Other targets for Glast include pulsars - rotating neutron stars which emit radio waves - as well as the remnants of exploded stars, and galaxy clusters.

Uncharted territory

"The objects that we tend to study are extreme examples of their type," Julie McEnery, Glast's deputy project scientist, told BBC News.

"We're looking at active galaxies where the jets [of their black holes] are pointing directly at us and you are seeing the relativistic particles.

"We're looking at pulsars, we're exploring the Universe in regions of very high magnetic fields."

Image of the remains of an exploded star (Nasa)
Glast will examine supernova remnants

Dr McEnery, from Nasa's Goddard Space Flight Center (GSFC) in Maryland, said that Glast was likely to make many important discoveries because it would study a region of the electromagnetic spectrum that had hardly been explored.

To be precise, this energy-range runs from 10 kiloelectron volts (keV) to 300 gigaelectron volts GeV.

"We've got lots of theoretical ideas on what we expect to find and some observational hints there are exciting things there," she explained.

"But we really don't know what the sky is going to look like."

With Glast, mission scientists hope to address several unanswered questions about the high energy Universe.

One question central to the mission is where in the Universe cosmic rays are accelerated to tremendous energies.

Energetic particles

Cosmic rays are composed of atomic nuclei that can move at close to the speed of light.

They can be about one billion times more energetic than the high energy particles created on Earth in the most powerful particle accelerators.

"Almost all of the astrophysical scenarios where you expect to accelerate cosmic rays, you also expect to produce gamma rays," said Dr McEnery.

"The efficiency of an object to accelerate particles is a function of its size and the strength of its magnetic field.

"You can have a supernova remnant, with a relatively strong magnetic field but relatively small size.

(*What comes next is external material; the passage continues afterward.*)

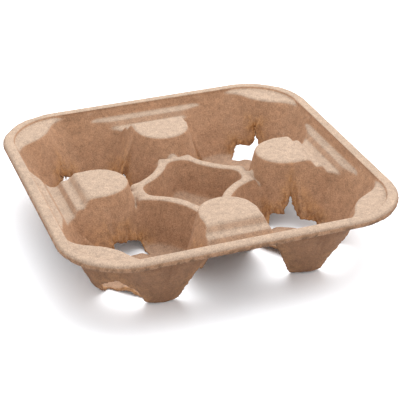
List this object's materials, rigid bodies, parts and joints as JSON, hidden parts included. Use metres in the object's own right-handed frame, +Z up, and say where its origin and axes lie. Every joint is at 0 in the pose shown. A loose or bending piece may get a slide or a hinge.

Or you can look at a galaxy cluster, which has a relatively small magnetic field but is gigantic.

"A particle running around in a galaxy cluster can spend a long time getting up to a high energy."

Most of the sources Glast will look at are thought to play important roles in the acceleration of cosmic rays, the deputy project scientist said.

The spacecraft will carry two instruments: the Large Area Telescope (Lat) and the Glast Burst Monitor (GBM).

Lat has a large field of view which can see about 20% of the sky at any one time. In its primary observing mode, the telescope can cover the entire sky every three hours.

Glast is due to be launched in the middle of November this year.